Children (5-12 years old): RM 12

Free entrance for children under five (5) years old

Adult: RM38

Children (5-12 years old): RM20

Free entrance for children under five (5) years old

You need to have a minimum of 40 people. The price will be about RM59. 

Call their customer service at 016-4213606 / 04-6265142 or email them at

Opening Hours

They are open daily from 9 am to 6 pm.


Key in Penang War Museum on Google Map or Waze. 

Address: No. Lot 1350, Mukim 12, Daerah Barat Daya, Batu Maung, 11960 Pulau Pinang

GPS coordination: 5.2815, 100.2888

How to Get To Penang War Museum

If you don’t have your private transport, you can book a grab driver to send you there from anywhere in Penang. 
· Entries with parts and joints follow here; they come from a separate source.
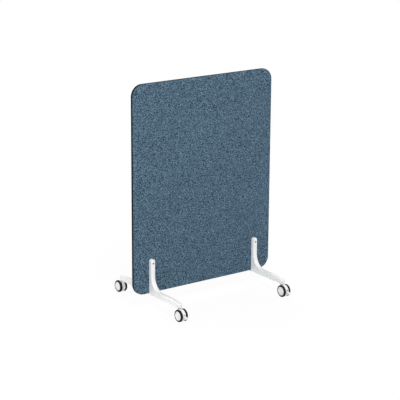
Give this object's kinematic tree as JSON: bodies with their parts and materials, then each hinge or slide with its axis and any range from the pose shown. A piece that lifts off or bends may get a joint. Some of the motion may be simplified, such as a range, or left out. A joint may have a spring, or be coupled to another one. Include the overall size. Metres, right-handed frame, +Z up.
{
  "type": "rolling partition",
  "caption": "Free-standing padded fabric panel with rounded corners, clamped between cast L-shaped legs that roll on twin wheel casters with brake pedals.",
  "frame": {"origin": "on the floor, below the middle of the panel", "axes": "+Z up, +X along the panel to the right as seen from its front, front side faces -Y"},
  "size_m": [1, 0.751, 1.339],
  "materials": {
    "blue_fabric": "grey blue melange weave",
    "black_band": "matte black",
    "board": "raw fibre board",
    "foam": "soft thin padding",
    "white_coat": "white powder coat over an aluminium casting",
    "white_plastic": "semi gloss white",
    "black_tyre": "soft matte black",
    "zinc_steel": "satin zinc"
  },
  "bodies": {
    "panel_and_legs": {"panel_core": "board", "edge_band": "black_band", "front_foam": "foam", "rear_foam": "foam", "front_fabric": "blue_fabric", "rear_fabric": "blue_fabric", "clamp_sleeves": "zinc_steel", "clamp_screws": "zinc_steel", "left_tie_plate": "zinc_steel", "right_tie_plate": "zinc_steel", "tie_screws": "zinc_steel", "stem_rings": "zinc_steel", "left_front_leg": "white_coat", "left_front_stem": "zinc_steel", "left_rear_leg": "white_coat", "left_rear_stem": "zinc_steel", "right_front_leg": "white_coat", "right_front_stem": "zinc_steel", "right_rear_leg": "white_coat", "right_rear_stem": "zinc_steel"},
    "left_front_caster": {"left_front_caster_body": "white_plastic", "left_front_axle": "zinc_steel"},
    "left_front_outer_wheel": {"left_front_outer_hub": "white_plastic", "left_front_outer_tyre": "black_tyre", "left_front_outer_cap": "white_plastic"},
    "left_front_inner_wheel": {"left_front_inner_hub": "white_plastic", "left_front_inner_tyre": "black_tyre", "left_front_inner_cap": "white_plastic"},
    "left_front_pedal": {"left_front_brake_pedal": "white_plastic"},
    "left_rear_caster": {"left_rear_caster_body": "white_plastic", "left_rear_axle": "zinc_steel"},
    "left_rear_outer_wheel": {"left_rear_outer_hub": "white_plastic", "left_rear_outer_tyre": "black_tyre", "left_rear_outer_cap": "white_plastic"},
    "left_rear_inner_wheel": {"left_rear_inner_hub": "white_plastic", "left_rear_inner_tyre": "black_tyre", "left_rear_inner_cap": "white_plastic"},
    "left_rear_pedal": {"left_rear_brake_pedal": "white_plastic"},
    "right_front_caster": {"right_front_caster_body": "white_plastic", "right_front_axle": "zinc_steel"},
    "right_front_outer_wheel": {"right_front_outer_hub": "white_plastic", "right_front_outer_tyre": "black_tyre", "right_front_outer_cap": "white_plastic"},
    "right_front_inner_wheel": {"right_front_inner_hub": "white_plastic", "right_front_inner_tyre": "black_tyre", "right_front_inner_cap": "white_plastic"},
    "right_front_pedal": {"right_front_brake_pedal": "white_plastic"},
    "right_rear_caster": {"right_rear_caster_body": "white_plastic", "right_rear_axle": "zinc_steel"},
    "right_rear_outer_wheel": {"right_rear_outer_hub": "white_plastic", "right_rear_outer_tyre": "black_tyre", "right_rear_outer_cap": "white_plastic"},
    "right_rear_inner_wheel": {"right_rear_inner_hub": "white_plastic", "right_rear_inner_tyre": "black_tyre", "right_rear_inner_cap": "white_plastic"},
    "right_rear_pedal": {"right_rear_brake_pedal": "white_plastic"}
  },
  "joints": [
    {"name": "left_front_swivel", "type": "hinge", "parent": "panel_and_legs", "child": "left_front_caster", "pos_m": [-0.378, -0.299, 0.06], "axis": [0, 0, 1], "continuous": true},
    {"name": "left_front_outer_spin", "type": "hinge", "parent": "left_front_caster", "child": "left_front_outer_wheel", "pos_m": [-0.378, -0.319, 0.0365], "axis": [1, 0, 0], "continuous": true},
    {"name": "left_front_inner_spin", "type": "hinge", "parent": "left_front_caster", "child": "left_front_inner_wheel", "pos_m": [-0.378, -0.319, 0.0365], "axis": [1, 0, 0], "continuous": true},
    {"name": "left_front_brake", "type": "hinge", "parent": "left_front_caster", "child": "left_front_pedal", "pos_m": [-0.378, -0.341, 0.036], "axis": [1, 0, 0], "range_deg": [0, 12]},
    {"name": "left_rear_swivel", "type": "hinge", "parent": "panel_and_legs", "child": "left_rear_caster", "pos_m": [-0.378, 0.299, 0.06], "axis": [0, 0, 1], "continuous": true},
    {"name": "left_rear_outer_spin", "type": "hinge", "parent": "left_rear_caster", "child": "left_rear_outer_wheel", "pos_m": [-0.378, 0.319, 0.0365], "axis": [1, 0, 0], "continuous": true},
    {"name": "left_rear_inner_spin", "type": "hinge", "parent": "left_rear_caster", "child": "left_rear_inner_wheel", "pos_m": [-0.378, 0.319, 0.0365], "axis": [1, 0, 0], "continuous": true},
    {"name": "left_rear_brake", "type": "hinge", "parent": "left_rear_caster", "child": "left_rear_pedal", "pos_m": [-0.378, 0.341, 0.036], "axis": [-1, 0, 0], "range_deg": [0, 12]},
    {"name": "right_front_swivel", "type": "hinge", "parent": "panel_and_legs", "child": "right_front_caster", "pos_m": [0.378, -0.299, 0.06], "axis": [0, 0, 1], "continuous": true},
    {"name": "right_front_outer_spin", "type": "hinge", "parent": "right_front_caster", "child": "right_front_outer_wheel", "pos_m": [0.378, -0.319, 0.0365], "axis": [1, 0, 0], "continuous": true},
    {"name": "right_front_inner_spin", "type": "hinge", "parent": "right_front_caster", "child": "right_front_inner_wheel", "pos_m": [0.378, -0.319, 0.0365], "axis": [1, 0, 0], "continuous": true},
    {"name": "right_front_brake", "type": "hinge", "parent": "right_front_caster", "child": "right_front_pedal", "pos_m": [0.378, -0.341, 0.036], "axis": [1, 0, 0], "range_deg": [0, 12]},
    {"name": "right_rear_swivel", "type": "hinge", "parent": "panel_and_legs", "child": "right_rear_caster", "pos_m": [0.378, 0.299, 0.06], "axis": [0, 0, 1], "continuous": true},
    {"name": "right_rear_outer_spin", "type": "hinge", "parent": "right_rear_caster", "child": "right_rear_outer_wheel", "pos_m": [0.378, 0.319, 0.0365], "axis": [1, 0, 0], "continuous": true},
    {"name": "right_rear_inner_spin", "type": "hinge", "parent": "right_rear_caster", "child": "right_rear_inner_wheel", "pos_m": [0.378, 0.319, 0.0365], "axis": [1, 0, 0], "continuous": true},
    {"name": "right_rear_brake", "type": "hinge", "parent": "right_rear_caster", "child": "right_rear_pedal", "pos_m": [0.378, 0.341, 0.036], "axis": [-1, 0, 0], "range_deg": [0, 12]}
  ]
}
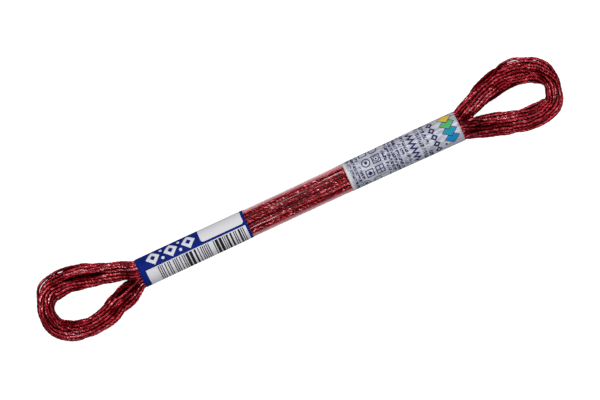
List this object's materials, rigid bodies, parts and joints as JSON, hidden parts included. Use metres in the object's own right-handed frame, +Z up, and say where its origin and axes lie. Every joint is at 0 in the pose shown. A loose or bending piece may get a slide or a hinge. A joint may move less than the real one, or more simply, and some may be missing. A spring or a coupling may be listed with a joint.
{
  "type": "skein of embroidery floss",
  "caption": "Skein of dark red metallic embroidery floss, held flat by a partly clear printed film sleeve that leaves an open loop of thread at each end.",
  "frame": {"origin": "middle of the sleeve's flat underside, on the surface the skein lies on", "axes": "+X along the sleeve towards its silver end, +Z up, +Y across the skein"},
  "size_m": [0.1505, 0.02, 0.007],
  "materials": {
    "metallic_floss": "glittering",
    "printed_film": "glossy",
    "clear_film": "glossy"
  },
  "bodies": {
    "root": {"floss_skein": "metallic_floss", "printed_sleeve": "printed_film"}
  },
  "joints": []
}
Alternatively, you can take Rapid Penang Bus 302 that runs every 20 minutes from the jetty to Bukit Maung. The bus will go through KOMTAR. Let the driver know that you’re getting off at Muzium Perang / Penang War Museum and you’ll need to hike a short distance up a slope to the entrance.

Things To Take Note

  • The last admission is an hour before closing time, which is 5pm.
  • Remember to bring mosquito repellent as the mosquitoes here are ferocious.
  • Not exactly wheelchair accessible as there are many staircases around.
  • Wear comfortable shoes. 
  • Dress in light clothing.
  • Bring enough water.
  • Camera with extra battery.

In A Nutshell

Penang War Museum is one of the dark tourism hotspots in Asia. Even though it is notoriously well-known for its haunted and brutal history, it was not exactly packed with tourists the time we went, which makes touring the place enjoyable. With that being said, take it at your own pace and don’t rush things.

Allow about 2 hours to fully learn the history of the place. Watch out for yellow signboards to read more information about the place and keep to dedicated paths (red arrow on the ground). If you have extra time to spare, definitely go inside the dark tunnels and climb the escape route ladder to the top. Just remember to dress decently and bring your mosquito repellent!